▶ Source material
——
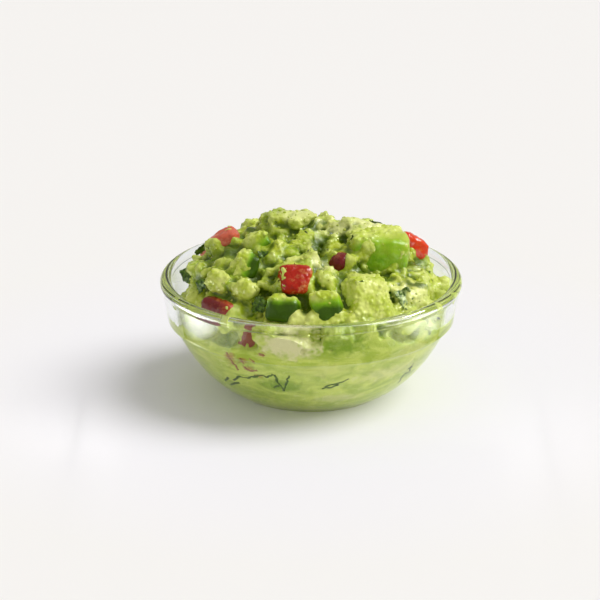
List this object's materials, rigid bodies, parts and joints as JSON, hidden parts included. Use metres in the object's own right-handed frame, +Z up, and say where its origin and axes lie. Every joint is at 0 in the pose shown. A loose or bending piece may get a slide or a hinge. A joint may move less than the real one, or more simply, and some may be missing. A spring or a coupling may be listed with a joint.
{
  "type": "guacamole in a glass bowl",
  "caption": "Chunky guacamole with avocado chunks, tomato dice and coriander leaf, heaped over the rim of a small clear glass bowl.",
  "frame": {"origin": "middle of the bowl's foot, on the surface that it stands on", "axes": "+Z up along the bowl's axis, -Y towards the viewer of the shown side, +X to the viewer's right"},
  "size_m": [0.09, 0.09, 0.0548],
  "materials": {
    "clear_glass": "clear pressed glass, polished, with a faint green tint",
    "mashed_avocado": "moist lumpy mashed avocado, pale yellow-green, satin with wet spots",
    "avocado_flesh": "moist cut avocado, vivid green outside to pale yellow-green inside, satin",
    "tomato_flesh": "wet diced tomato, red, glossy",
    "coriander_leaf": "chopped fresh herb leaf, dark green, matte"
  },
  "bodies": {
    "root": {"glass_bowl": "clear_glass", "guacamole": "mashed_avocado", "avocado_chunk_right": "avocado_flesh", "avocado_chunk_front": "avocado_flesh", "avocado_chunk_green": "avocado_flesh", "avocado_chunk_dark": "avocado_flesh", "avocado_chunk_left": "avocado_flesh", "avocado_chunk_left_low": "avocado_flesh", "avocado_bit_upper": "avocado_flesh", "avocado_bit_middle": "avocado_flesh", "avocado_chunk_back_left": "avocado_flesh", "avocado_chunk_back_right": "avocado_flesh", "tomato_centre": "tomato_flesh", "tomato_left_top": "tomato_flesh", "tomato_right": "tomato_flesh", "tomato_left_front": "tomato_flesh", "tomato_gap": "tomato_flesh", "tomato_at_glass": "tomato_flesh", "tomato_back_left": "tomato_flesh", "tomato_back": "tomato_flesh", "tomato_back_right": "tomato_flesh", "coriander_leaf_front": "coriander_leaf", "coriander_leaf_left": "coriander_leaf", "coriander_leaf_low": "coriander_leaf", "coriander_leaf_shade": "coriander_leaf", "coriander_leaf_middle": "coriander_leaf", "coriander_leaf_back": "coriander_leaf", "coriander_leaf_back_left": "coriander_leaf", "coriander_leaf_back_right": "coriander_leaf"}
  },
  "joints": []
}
——
▶ Exercise instructions
Extract each line from the listing above, please, and repeat it exactly.

▶ Result
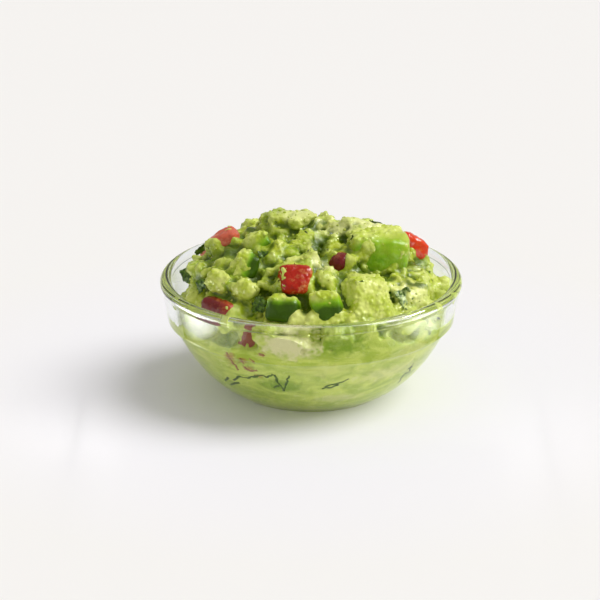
List this object's materials, rigid bodies, parts and joints as JSON, hidden parts included. Use metres in the object's own right-handed frame, +Z up, and say where its origin and axes lie. Every joint is at 0 in the pose shown. A loose or bending piece may get a slide or a hinge. A joint may move less than the real one, or more simply, and some may be missing. A spring or a coupling may be listed with a joint.
{
  "type": "guacamole in a glass bowl",
  "caption": "Chunky guacamole with avocado chunks, tomato dice and coriander leaf, heaped over the rim of a small clear glass bowl.",
  "frame": {"origin": "middle of the bowl's foot, on the surface that it stands on", "axes": "+Z up along the bowl's axis, -Y towards the viewer of the shown side, +X to the viewer's right"},
  "size_m": [0.09, 0.09, 0.0548],
  "materials": {
    "clear_glass": "clear pressed glass, polished, with a faint green tint",
    "mashed_avocado": "moist lumpy mashed avocado, pale yellow-green, satin with wet spots",
    "avocado_flesh": "moist cut avocado, vivid green outside to pale yellow-green inside, satin",
    "tomato_flesh": "wet diced tomato, red, glossy",
    "coriander_leaf": "chopped fresh herb leaf, dark green, matte"
  },
  "bodies": {
    "root": {"glass_bowl": "clear_glass", "guacamole": "mashed_avocado", "avocado_chunk_right": "avocado_flesh", "avocado_chunk_front": "avocado_flesh", "avocado_chunk_green": "avocado_flesh", "avocado_chunk_dark": "avocado_flesh", "avocado_chunk_left": "avocado_flesh", "avocado_chunk_left_low": "avocado_flesh", "avocado_bit_upper": "avocado_flesh", "avocado_bit_middle": "avocado_flesh", "avocado_chunk_back_left": "avocado_flesh", "avocado_chunk_back_right": "avocado_flesh", "tomato_centre": "tomato_flesh", "tomato_left_top": "tomato_flesh", "tomato_right": "tomato_flesh", "tomato_left_front": "tomato_flesh", "tomato_gap": "tomato_flesh", "tomato_at_glass": "tomato_flesh", "tomato_back_left": "tomato_flesh", "tomato_back": "tomato_flesh", "tomato_back_right": "tomato_flesh", "coriander_leaf_front": "coriander_leaf", "coriander_leaf_left": "coriander_leaf", "coriander_leaf_low": "coriander_leaf", "coriander_leaf_shade": "coriander_leaf", "coriander_leaf_middle": "coriander_leaf", "coriander_leaf_back": "coriander_leaf", "coriander_leaf_back_left": "coriander_leaf", "coriander_leaf_back_right": "coriander_leaf"}
  },
  "joints": []
}